Every entry must be copied word for word.

════════

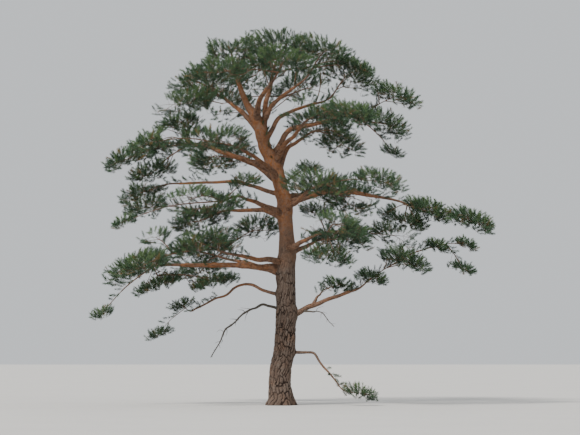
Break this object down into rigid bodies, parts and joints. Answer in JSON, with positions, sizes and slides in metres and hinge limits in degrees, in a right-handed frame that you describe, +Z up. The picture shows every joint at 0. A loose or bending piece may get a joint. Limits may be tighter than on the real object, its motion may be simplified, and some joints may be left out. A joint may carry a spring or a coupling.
{
  "type": "pine tree",
  "caption": "Old open-grown pine with a leaning flared trunk, nearly level boughs, layered pads of needles, a domed top and dead lower limbs.",
  "frame": {"origin": "middle of the flat cut under the trunk, at ground level", "axes": "+Z up the tree, +X to the right of the picture's view, +Y away from the viewer"},
  "size_m": [10.6239, 8.1999, 10.0902],
  "materials": {
    "bark": "matte",
    "dead_wood": "matte",
    "needles": "matte"
  },
  "bodies": {
    "root": {"bough_crown_back": "bark", "bough_crown_front": "bark", "bough_crown_left_shoulder": "bark", "bough_crown_middle": "bark", "bough_crown_right": "bark", "bough_crown_right_shoulder": "bark", "bough_left_bottom": "bark", "bough_left_low": "bark", "bough_left_low_back": "bark", "bough_left_low_front": "bark", "bough_left_middle": "bark", "bough_left_middle_back": "bark", "bough_left_middle_front": "bark", "bough_left_upper": "bark", "bough_left_upper_back": "bark", "bough_left_upper_front": "bark", "bough_right_bottom": "bark", "bough_right_low": "bark", "bough_right_low_spur": "bark", "bough_right_lower_back": "bark", "bough_right_lower_front": "bark", "bough_right_middle": "bark", "bough_right_middle_back": "bark", "bough_right_middle_front": "bark", "bough_right_small": "bark", "bough_right_upper": "bark", "bough_right_upper_back": "bark", "bough_right_upper_front": "bark", "dead_left_hook": "dead_wood", "dead_right_spur": "dead_wood", "foliage_crown_back": "needles", "foliage_crown_front": "needles", "foliage_crown_left": "needles", "foliage_crown_left_shoulder": "needles", "foliage_crown_middle": "needles", "foliage_crown_right": "needles", "foliage_crown_right_shoulder": "needles", "foliage_left_bottom": "needles", "foliage_left_low": "needles", "foliage_left_low_back": "needles", "foliage_left_low_front": "needles", "foliage_left_middle": "needles", "foliage_left_middle_back": "needles", "foliage_left_middle_front": "needles", "foliage_left_upper": "needles", "foliage_left_upper_back": "needles", "foliage_left_upper_front": "needles", "foliage_right_bottom": "needles", "foliage_right_low": "needles", "foliage_right_low_spur": "needles", "foliage_right_lower_back": "needles", "foliage_right_lower_front": "needles", "foliage_right_middle": "needles", "foliage_right_middle_back": "needles", "foliage_right_middle_front": "needles", "foliage_right_small": "needles", "foliage_right_upper": "needles", "foliage_right_upper_back": "needles", "foliage_right_upper_front": "needles", "trunk": "bark"}
  },
  "joints": []
}
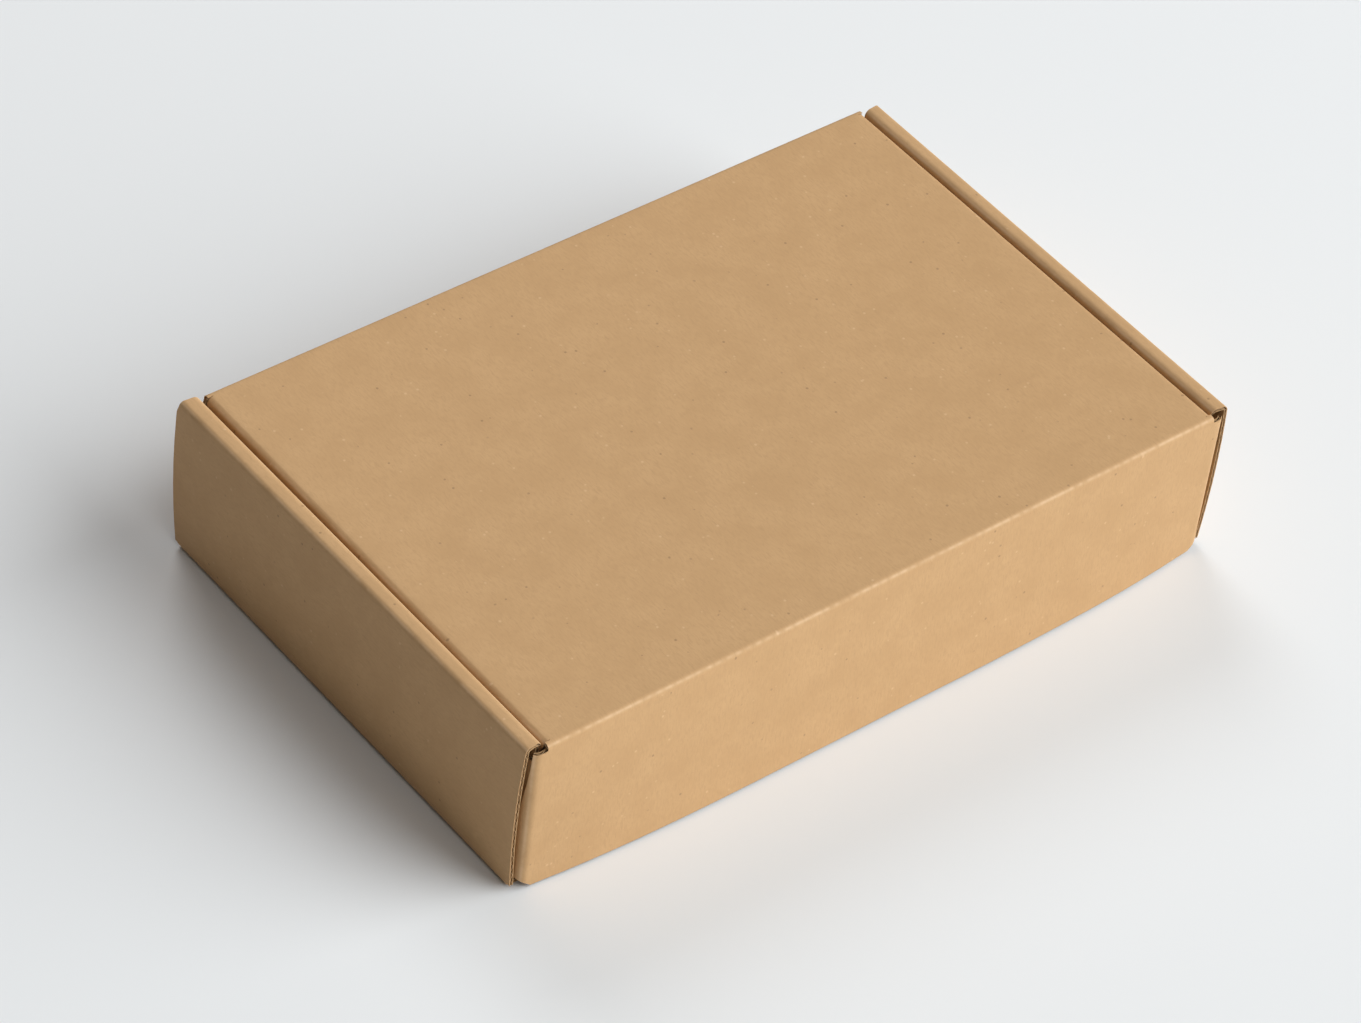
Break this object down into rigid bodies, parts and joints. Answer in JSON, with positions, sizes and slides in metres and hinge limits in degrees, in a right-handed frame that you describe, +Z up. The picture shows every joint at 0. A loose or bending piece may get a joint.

════════

* Result *
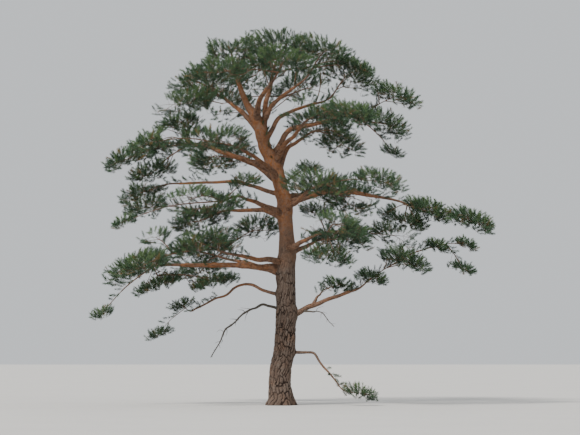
Break this object down into rigid bodies, parts and joints. Answer in JSON, with positions, sizes and slides in metres and hinge limits in degrees, in a right-handed frame that you describe, +Z up. The picture shows every joint at 0. A loose or bending piece may get a joint. Limits may be tighter than on the real object, its motion may be simplified, and some joints may be left out. A joint may carry a spring or a coupling.
{
  "type": "pine tree",
  "caption": "Old open-grown pine with a leaning flared trunk, nearly level boughs, layered pads of needles, a domed top and dead lower limbs.",
  "frame": {"origin": "middle of the flat cut under the trunk, at ground level", "axes": "+Z up the tree, +X to the right of the picture's view, +Y away from the viewer"},
  "size_m": [10.6239, 8.1999, 10.0902],
  "materials": {
    "bark": "matte",
    "dead_wood": "matte",
    "needles": "matte"
  },
  "bodies": {
    "root": {"bough_crown_back": "bark", "bough_crown_front": "bark", "bough_crown_left_shoulder": "bark", "bough_crown_middle": "bark", "bough_crown_right": "bark", "bough_crown_right_shoulder": "bark", "bough_left_bottom": "bark", "bough_left_low": "bark", "bough_left_low_back": "bark", "bough_left_low_front": "bark", "bough_left_middle": "bark", "bough_left_middle_back": "bark", "bough_left_middle_front": "bark", "bough_left_upper": "bark", "bough_left_upper_back": "bark", "bough_left_upper_front": "bark", "bough_right_bottom": "bark", "bough_right_low": "bark", "bough_right_low_spur": "bark", "bough_right_lower_back": "bark", "bough_right_lower_front": "bark", "bough_right_middle": "bark", "bough_right_middle_back": "bark", "bough_right_middle_front": "bark", "bough_right_small": "bark", "bough_right_upper": "bark", "bough_right_upper_back": "bark", "bough_right_upper_front": "bark", "dead_left_hook": "dead_wood", "dead_right_spur": "dead_wood", "foliage_crown_back": "needles", "foliage_crown_front": "needles", "foliage_crown_left": "needles", "foliage_crown_left_shoulder": "needles", "foliage_crown_middle": "needles", "foliage_crown_right": "needles", "foliage_crown_right_shoulder": "needles", "foliage_left_bottom": "needles", "foliage_left_low": "needles", "foliage_left_low_back": "needles", "foliage_left_low_front": "needles", "foliage_left_middle": "needles", "foliage_left_middle_back": "needles", "foliage_left_middle_front": "needles", "foliage_left_upper": "needles", "foliage_left_upper_back": "needles", "foliage_left_upper_front": "needles", "foliage_right_bottom": "needles", "foliage_right_low": "needles", "foliage_right_low_spur": "needles", "foliage_right_lower_back": "needles", "foliage_right_lower_front": "needles", "foliage_right_middle": "needles", "foliage_right_middle_back": "needles", "foliage_right_middle_front": "needles", "foliage_right_small": "needles", "foliage_right_upper": "needles", "foliage_right_upper_back": "needles", "foliage_right_upper_front": "needles", "trunk": "bark"}
  },
  "joints": []
}
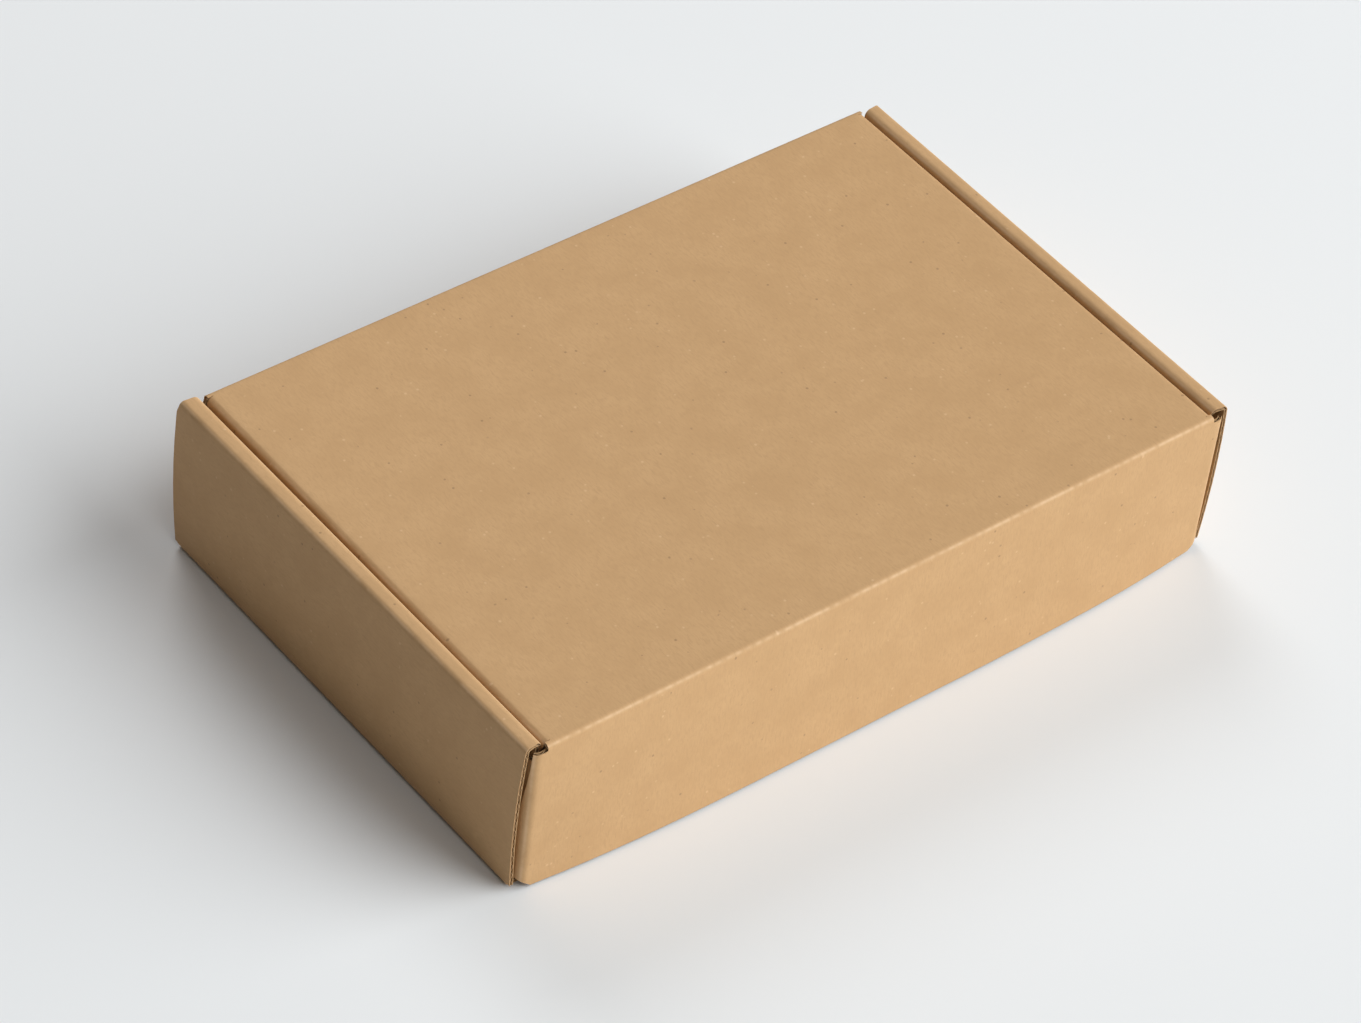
Break this object down into rigid bodies, parts and joints. Answer in JSON, with positions, sizes and slides in metres and hinge limits in degrees, in a right-handed frame that you describe, +Z up. The picture shows every joint at 0. A loose or bending piece may get a joint.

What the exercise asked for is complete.